Abstract. Monitoring soil moisture is still a challenge: it varies strongly in space and time and at various scales while conventional sensors typically suffer from small spatial support. With a sensor footprint up to several hectares, cosmic-ray neutron sensing (CRNS) is a modern technology to address that challenge. So far, the CRNS method has typically been applied with single sensors or in sparse national-scale networks. This study presents, for the first time, a dense network of 24 CRNS stations that covered, from May to July 2019, an area of just 1 km2: the pre-Alpine Rott headwater catchment in Southern Germany, which is characterized by strong soil moisture gradients in a heterogeneous landscape with forests and grasslands.
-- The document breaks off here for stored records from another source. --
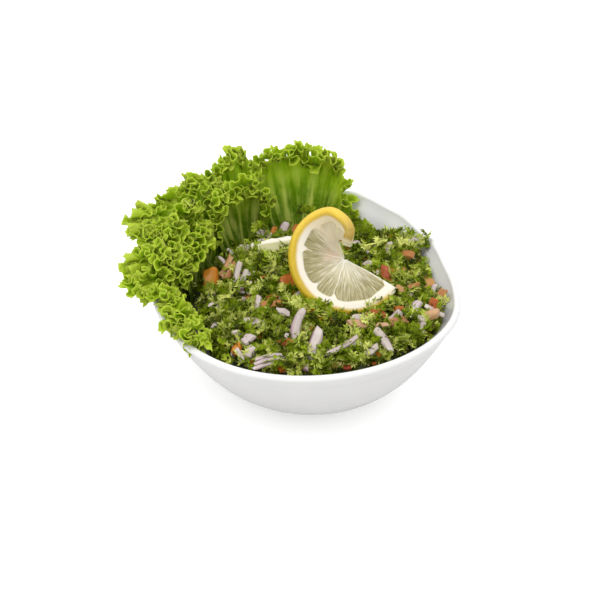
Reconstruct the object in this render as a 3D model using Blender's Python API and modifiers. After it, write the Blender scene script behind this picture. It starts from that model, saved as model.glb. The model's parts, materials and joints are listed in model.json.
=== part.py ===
"""Tabbouleh salad in a white bowl, with lettuce leaves and a curled lemon slice.

Z is up and the origin is the centre of the bowl's flat foot. The open side of the
bowl faces up, the lettuce stands at the back and left, and the front is -Y.
All lengths are in metres and all angles are in degrees unless a name says otherwise.
"""

import math

import bmesh
import bpy
import numpy as np

# Bowl
RIM_RADIUS = 0.0755
RIM_HEIGHT = 0.0526
FOOT_RADIUS = 0.0265
WALL = 0.0037
FLARE = 2.35
FLOOR = 0.0038
RIM_TILT = (0.0018, 0.0024)
RIM_SADDLE = (-0.0016, -0.0024)
RIM_OVAL = (-0.028, -0.043)
RIM_SHIFT = (-0.0004, -0.0011)
# Soft waves of the rim: azimuth, half width, rise, swell
RIM_WAVES = (
    (66, 11, 0.0036, -0.0003),
    (48, 9, 0.0001, 0.0024),
    (33, 8, -0.0017, 0.0012),
    (22, 7, 0.0016, -0.0010),
    (8, 12, -0.0004, -0.0027),
    (350, 14, -0.0010, -0.0023),
)
BOWL_SECTORS = 50

# Chopped salad
GAP = 0.0003
CROWN = 0.0545
CROWN_POWER = 1.5
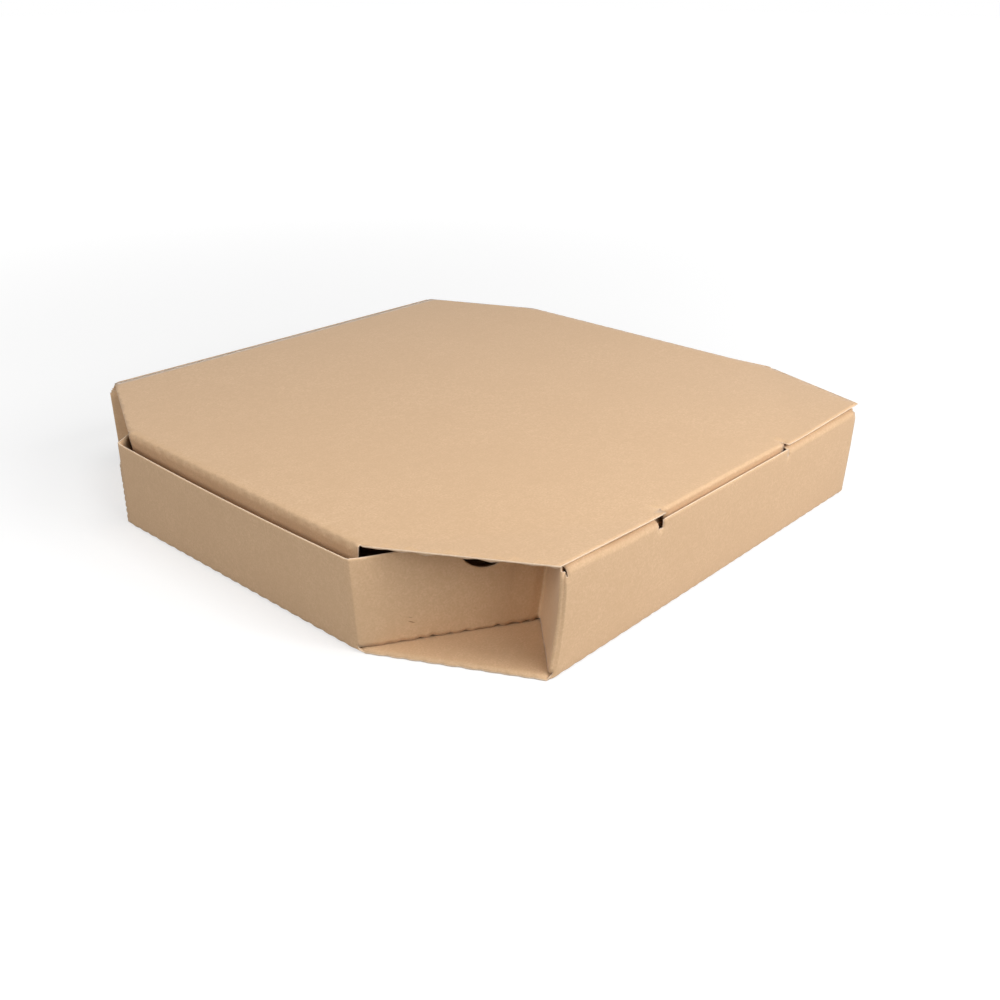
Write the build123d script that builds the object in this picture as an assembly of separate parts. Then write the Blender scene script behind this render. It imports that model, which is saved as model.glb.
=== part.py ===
from build123d import *
from math import atan2, degrees, hypot, radians, tan
import os

# Folding box for a 28 cm pizza, die-cut and folded from one sheet of thin corrugated board.
# The origin is the middle of the base on the table, Z is up, and the lid opens at the front, -Y.
# The sheet is one piece. It is drawn as two bodies, the tray and the lid, that meet at the hinge crease.

# Board and its ordinary folds
board = 1.5
fold_inner = 0.7

# Overall height to the top of the closed lid
box_height = 42.0

# Base: a rectangle with its four corners cut off, given as half sizes
base_half_x = 137.0
base_half_y = 137.5
side_crease_half = 76.0
end_crease_half = 105.0

# How far the walls lean out, at the height of the rim
side_flare_front = 2.4
side_flare_back = 0.6
front_flare = 1.1
back_flare = 1.3

# How far the raw top edges of the side walls and webs lie below the lid
side_wall_drop = 2.7

# Corner webs: from the side wall in to an inner fold, and back out to the front or back wall
web_outset = 2.2
web_fold_x = 80.0
web_fold_y = 109.8
web_slack = 1.2
web_spread = 0.8
web_lift = 1.0
thumb_notch_radius = 10.0
thumb_notch_share = 0.69

# Cuts that free the ends of the front roll and of the hinge crease from the webs
relief_gap = 0.5
relief_height = 3.5
relief_inset = 3.1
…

With substantially overlapping sensor footprints, this network was designed to study root-zone soil moisture dynamics at the catchment scale. The observations of the dense CRNS network were complemented by extensive measurements that allow users to study soil moisture variability at various spatial scales: roving (mobile) CRNS units, remotely sensed thermal images from unmanned areal systems (UASs), permanent and temporary wireless sensor networks, profile probes, and comprehensive manual soil sampling. Since neutron counts are also affected by hydrogen pools other than soil moisture, vegetation biomass was monitored in forest and grassland patches, as well as meteorological variables; discharge and groundwater tables were recorded to support hydrological modeling experiments. As a result, we provide a unique and comprehensive data set to several research communities: to those who investigate the retrieval of soil moisture from cosmic-ray neutron sensing, to those who study the variability of soil moisture at different spatiotemporal scales, and to those who intend to better understand the role of root-zone soil moisture dynamics in the context of catchment and groundwater hydrology, as well as land–atmosphere exchange processes. The data set is available through the EUDAT Collaborative Data Infrastructure and is split into two subsets: https://doi.org/10.23728/b2share.282675586fb94f44ab2fd09da0856883 (Fersch et al., 2020a) and https://doi.org/10.23728/b2share.bd89f066c26a4507ad654e994153358b (Fersch et al., 2020b).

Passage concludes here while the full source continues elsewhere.